The Pitfalls of Using Selective Praise With Employees

By Bill W. , March 13th, 2018

Dale Carnegie, in his classic work How to Win Friends and Influence People, discusses how Charles Schwab was able to motivate his employees to achieve excellence. He quotes Schwab as saying, “I am anxious to praise but loath to find fault. If I like anything, I am hearty in my approbation and lavish in my praise.” Carnegie goes on to recommend this approach to all managers who want to bring out the best in their workers.

But is this good advice? A wealth of data says that it is. Since Win Friends first came out in 1936, a mass of studies have shown that workers are happier and more productive when they are recognized for their contributions. They also stay with their firms longer and resist efforts by competitors to hire them away.

This doesn’t mean that praise is a one-size-fits-all solution to every HR problem, however. When used inconsistently or inappropriately, it can have the opposite of the intended effect, especially if it causes jealousy among co-workers or is seen as superficial or manipulative. Some of the ways these attitudes may find expression are as follows:

  • When a worker sees it as a ploy by management to not raise his or her pay: “Of course he said my work is wonderful. He thinks that will make me forget about my low salary.”
  • When it’s perceived as condescending or demeaning: “Guess who gave me a pat on the head today? You-know-who. Of course he stayed seated while he said it, then sent me back to work in that tiny cubicle. I felt like a dog who got praised for doing a trick!”
  • When its appropriateness is questioned: “Guess who won ‘associate of the quarter’ again? That’s right, the same one he can’t keep his eyes off of. If I had legs like her I’d get awards too!”

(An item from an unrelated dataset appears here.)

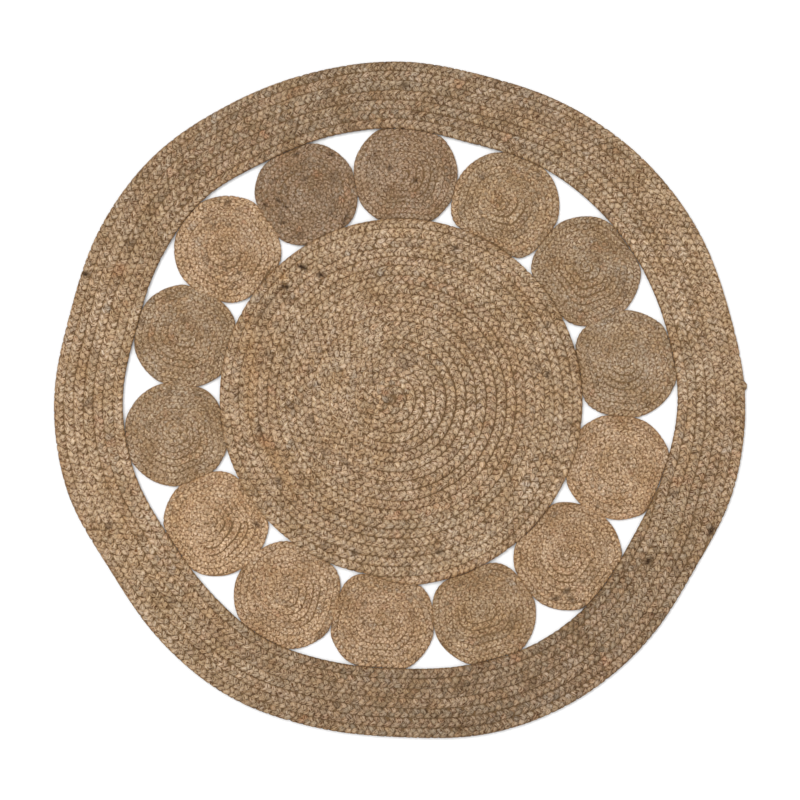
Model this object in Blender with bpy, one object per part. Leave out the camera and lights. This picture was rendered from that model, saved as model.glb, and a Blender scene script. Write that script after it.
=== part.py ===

None of this means that you shouldn’t use praise. However, it does mean that, to be effective, your entire organization must understand why it’s being given out. The reasons must be publicly stated and they must be tied directly to a standard measure of performance.

For example, imagine that you send out a memo to all your salespeople, saying that the one who sells the most widgets in the next 90 days will receive a bonus and special recognition. By doing so you lay out the “rules of the game” in the beginning for all to see, with the target goal clearly stated. When it’s time to hand out kudos later on, there’s little room for the praise and recognition you give out to backfire.

Of course this assumes that the memo was received and read throughout your organization, which leads back to the crucial importance of effective intra-office communication.